# Pace of play



## e.ktech (Oct 12, 2007)

Hey everyone, please take this survey on pace of play, its for a school project. Thanks for your time. 

Pace of Play


----------



## Fourputt (Nov 18, 2006)

I looked at your poll, but I can't really participate because it is a bit too simplistic. It doesn't even come close to addressing the real reasons for slow play. The 4 choices that you offer are just the bare minimum. The biggest reason for slow play is simply that players make no attempt to play any faster. They often are completely unaware that they are even playing slowly, and wouldn't know how to go about picking up the pace if you asked them to. It is a problem with all experience levels and with all types of courses. 

While a tight course with a lot of hazards can definitely take longer to play than a wide open course where you rarely lose a ball, that difference can be minimized by players knowing the rules without having to ask or look up a procedure, and by simply being ready to play when it's their turn. It's people standing around wasting time when they should be getting ready to hit that causes 95% of slow play. You hit your ball into a hazard??? Don't stand there trying to see it on the bottom of the pond... drop a ball at the right place under the rules and hit your shot. You hit a ball into the woods?? Play a provisional, take a quick look for your ball (the rules _allow_ 5 minutes to search, but they don't _require_ that you take that long), then go finish the hole with the provisional. On the green, don't stand around until it's your turn to read your putt, read it while the others are doing the same thing... then when it's your turn, give it one more quick look and address the ball and hit it.

Maintaining a reasonable pace of play is a frame of mind, and it can be learned, but it has little to do with handicap or experience level. It has mostly to do with simply keeping your mind on the game and being prepared to play when it's time to play.


----------



## TGOH (Aug 20, 2007)

*Agrees with Fourputt*


----------



## e.ktech (Oct 12, 2007)

I see your point fourputt, however the survey doesn't only ask for handicap and rounds per year, those questions were only to weed out players we don't want data from. The questions toward the bottom address the causes of slow play. The reasons you gave for slow play are possible answers to number 5 A. Inexperience or D. Lost Balls. But if you don't want to do the survey you don't have to.


----------



## Fourputt (Nov 18, 2006)

e.ktech said:


> I see your point fourputt, however the survey doesn't only ask for handicap and rounds per year, those questions were only to weed out players we don't want data from. The questions toward the bottom address the causes of slow play. The reasons you gave for slow play are possible answers to number 5 A. Inexperience or D. Lost Balls. But if you don't want to do the survey you don't have to.


The point is that it is more than simple inexperience. I know players who have played for more than 20 years who are much slower than my brother who just started this season.

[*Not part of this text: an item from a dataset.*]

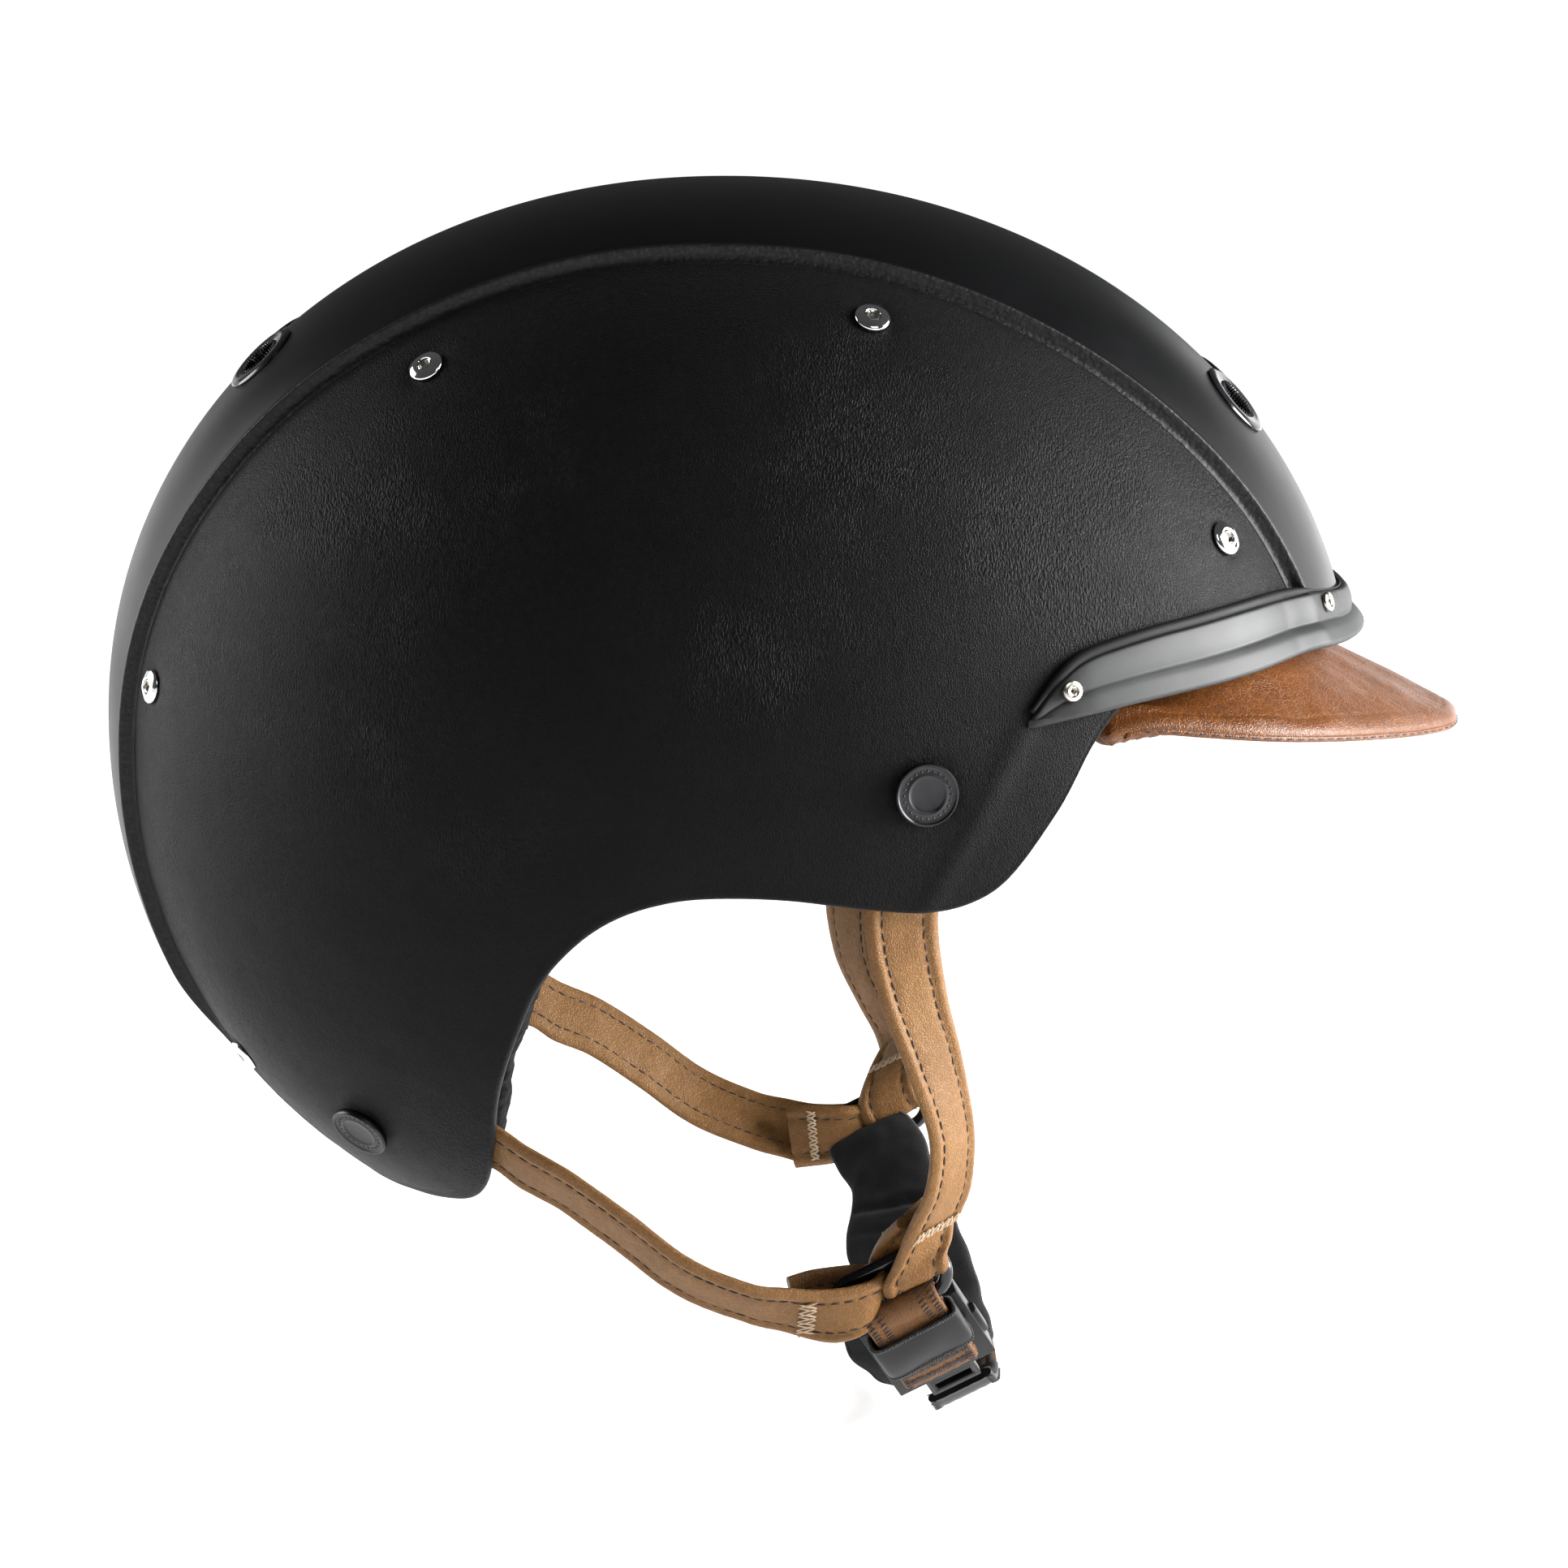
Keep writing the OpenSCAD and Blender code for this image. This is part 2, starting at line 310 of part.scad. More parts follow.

I thought my previous post stressed that. It is just a much more complicated issue than what can be answered in a few multiple choice questions. If you are taking the entire premise for your paper from that survey, then you will never get to root cause of the problem, which is lack of education and enforcement, not inexperience. I though maybe by offering some deeper insight that maybe I would be of more help, maybe help you put up a more refined poll, but I guess not. :dunno:


----------



## e.ktech (Oct 12, 2007)

I understand your point, thanks for your time


----------



## white_tiger_137 (Mar 23, 2006)

Yah there really are way too many explenations for slow play to try to pin point a single cause. 

Some people play slow because they just want to relax and take in the scenery. 
Some people try to fish 50 balls out of every pond they pass. 
Some people walk slower than others. 
Some people take more strokes/lose more balls. 
Some people take the game way too seriously and take 6 practice swings and 4 waggles before every shot.

Not to mention the difference in pace between foursomes/singles and riders/walkers.


----------